What has been said of the animal world is no less true of plants. Imbedded in the protoplasm at the broad, or attached, end of the nettle hair, there lies a spheroidal nucleus. Careful examination further proves that the whole substance of the nettle is made up of a repetition of such masses of nucleated protoplasm, each contained in a wooden case, which is modified in form, sometimes into a woody fibre, sometimes into a duct or spiral vessel, sometimes into a pollen grain, or an ovule. Traced back to its earliest state, the nettle arises as the man does, in a particle of nucleated protoplasm. And in the lowest plants, as in the lowest animals, a single mass of such protoplasm may constitute the whole plant, or the protoplasm may exist without a nucleus.
Under these circumstances it may well be asked, how is one mass of non-nucleated protoplasm to be distinguished from another? why call one "plant" and the other "animal"?

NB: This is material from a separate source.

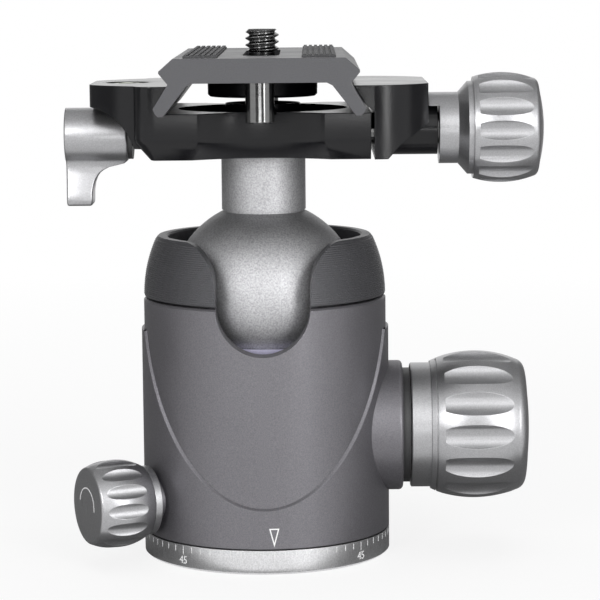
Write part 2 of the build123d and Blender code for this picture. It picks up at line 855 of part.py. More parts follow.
def bevelled_recess():
    """Cone that carries the bevel round the recess."""
    radius, centre = recess_arc()
    cone = turned([
        (0, clamp_bottom),
        (radius + clamp_inset, clamp_bottom),
        (radius, clamp_bottom + clamp_chamfer),
        (0, clamp_bottom + clamp_chamfer),
    ])
    return Pos(0, -centre, 0) * cone + Pos(0, centre, 0) * cone


def clamp_blank():
    """Wing on the left up to the clamp's top, and the lobed middle up to the channel's floor."""
    radius, centre = recess_arc()
    wing = mirror(
        clamp_outline(
            clamp_end_x, clamp_end_half, clamp_flank_x, clamp_flank_half, clamp_shoulder_x, clamp_shoulder_half
        ),
        Plane.YZ,
    )
    middle = Pos((body_right_x - clamp_lobe_x) / 2, 0)
    middle *= Rectangle(body_right_x + clamp_lobe_x, 2 * clamp_half_length)
    middle = fillet(middle.vertices().group_by(Axis.X)[0], clamp_lobe_round)
    plan = wing + middle - Pos(0, -centre) * Circle(radius) - Pos(0, centre) * Circle(radius)
    recess_end_x = recess_half_width + clamp_lobe_edge
    plan = fillet(plan.vertices().filter_by(lambda corner: abs(corner.X) < recess_end_x), clamp_lobe_edge)
    low = extrude(Pos(0, 0, clamp_bottom) * plan, clamp_floor_height)
    high = extrude(Pos(0, 0, clamp_bottom) * wing, clamp_floor_height + channel_depth)
    return (low + high) & underside_bevel()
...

The only reply is that, so far as form is concerned, plants and animals are not separable, and that, in many cases, it is a mere matter of convention whether we call a given organism an animal or a plant. There is a living body called _Æthalium septicum_, which appears upon decaying vegetable substances, and, in one of its forms, is common upon the surfaces of tan-pits. In this condition it is, to all intents and purposes, a fungus, and formerly was always regarded as such; but the remarkable investigations of De Bary have shown that, in another condition, the _Æthalium_ is an actively locomotive creature, and takes in solid matters, upon which, apparently, it feeds, thus exhibiting the most characteristic feature of animality. Is this a plant; or is it an animal? Is it both; or is it neither? Some decide in favour of the last supposition, and establish an intermediate kingdom, a sort of biological No Man's Land for all these questionable forms. But, as it is admittedly impossible to draw any distinct boundary line between this no man's land and the vegetable world on the one hand, or the animal, on the other, it appears to me that this proceeding merely doubles the difficulty which, before, was single.
Protoplasm, simple or nucleated, is the formal basis of all life. It is the clay of the potter: which, bake it and paint it as he will, remains clay, separated by artifice, and not by nature, from the commonest brick or sun-dried clod.
Thus it becomes clear that all living powers are cognate, and that all living forms are fundamentally of one character. The researches of the chemist have revealed a no less striking uniformity of material composition in living matter.